Ultimately, it will depend on the nature of the manager, but certainly for start-ups, the integrated solution is a compelling one.
 
Hughes is quick to reassure managers that should they wish to continue to use multi-prime relationships, this won’t adversely affect the way they run their fund. There have been fears that under such a scenario the depository would interfere in the process but a lot of work has been done in terms of agreeing the operational model. This should allow managers to run their fund as per usual.
 
“We are talking to all the major prime brokers on the street and signing agreements. If a manager comes to us and says, ‘We’d like to appoint you as our depository and we’ve got these four prime brokers’, there should be no drama because we should hopefully already have an agreed operating model in place with each of those primes. If a depository cannot demonstrate that they have these agreements in place with a manager’s preferred prime broker(s) that should be more of a concern than any perceived influence the depository will have,” says Hughes, confirming that Deutsche Bank has made huge strides in signing prime brokerage agreements over the last three months.
 
As the July deadline fast approaches for London-based managers to become AIFMD-compliant the level of eagerness to have their approved depository contracts in place is building. The level of pressure being applied to service providers to get their ducks in a row has been significant over the last few months.

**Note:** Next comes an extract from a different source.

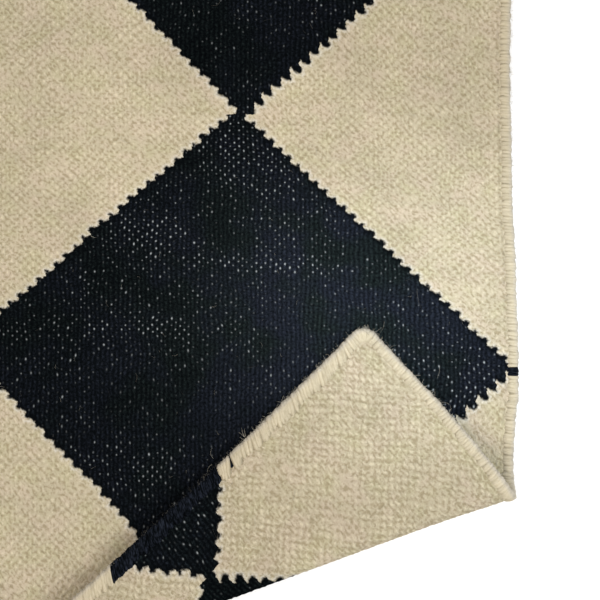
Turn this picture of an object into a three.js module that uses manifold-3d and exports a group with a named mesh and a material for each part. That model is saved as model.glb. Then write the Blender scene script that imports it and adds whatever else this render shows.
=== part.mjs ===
// A flat-woven kilim rug, 0.6 x 0.9 m, with overcast edges and its front right corner folded over.
// Millimetres, +Z up. +X runs across the rug and +Y along it. The origin is on the floor, under the
// middle of the rug.
//
// The rug is drawn first as it was meant, in (u, v): u across it, v along it, with straight edges.
// laidFlat() gives a point of it its true place on the floor, with the bow and the edges' wander, and
// place() then lays that where it is in space, on the floor or round the fold.

import * as THREE from "three";
import { mergeVertices } from "three/addons/utils/BufferGeometryUtils.js";
import Module from "manifold-3d";

const wasm = await Module();
wasm.setup();

// The rug laid out flat
const RUG_WIDTH = 600;
const RUG_LENGTH = 900;
const CORNER_RADIUS = 9;

// Beating the wefts down has left them bowed: the middle of each end lies this far up the rug of its
// corners
const BOW = 13.5;

// The woven cloth: two wefts and a warp thick, and pressed thinner where yarn is wound over its edge
const CLOTH_THICKNESS = 3.6;
const CLOTH_THICKNESS_AT_EDGE = 2.4;
const PRESSED_WIDTH = 7;

// The overcast rolls, with a gap between each and the cloth that it is wound round
const SIDE_ROLL_WIDTH = 6.5;
const END_ROLL_WIDTH = 9;
const ROLL_HEIGHT = 5.4;
const ROLL_WALL = 1.5;
const GAP = 0.3;

// A roll's inner edge is rounded off in steps: each is so far out from it and so far down from the top
const ROLL_LIP = [
  { out: 1.8, down: 0 },
  { out: 0.5, down: 0.25 },
  { out: 0, down: 0.8 },
];

// The distances from an end of a roll at which its rounded tip is worked out
const ROLL_TIP = [0.3, 0.9, 1.8, 2.7, 4.5, 6.5, 9];
const STEPS_ROUND_A_ROLL = 6;
const STEPS_ROUND_A_CORNER = 4;

// The fold. A crease pressed flat would meet the side edge and the front edge this far from the corner.
const CREASE_UP_THE_SIDE = 127.3;
const CREASE_ALONG_THE_FRONT = 347;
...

Far from sitting back, managers are actively engaging in the process and pushing everyone to get service agreements in place says Hughes. That Deutsche Bank is able to reassure AIFMs that it can support their AIFMD compliance needs is of strategic importance at a time when some depositories are giving unclear answers.
 
“We are now starting to see uptake across the board on terms of the type and size of alternative investment fund managers,” confirms Hughes.
 
“In particular, we are seeing a trend among real estate fund managers. They are being very active in looking for depository solutions.”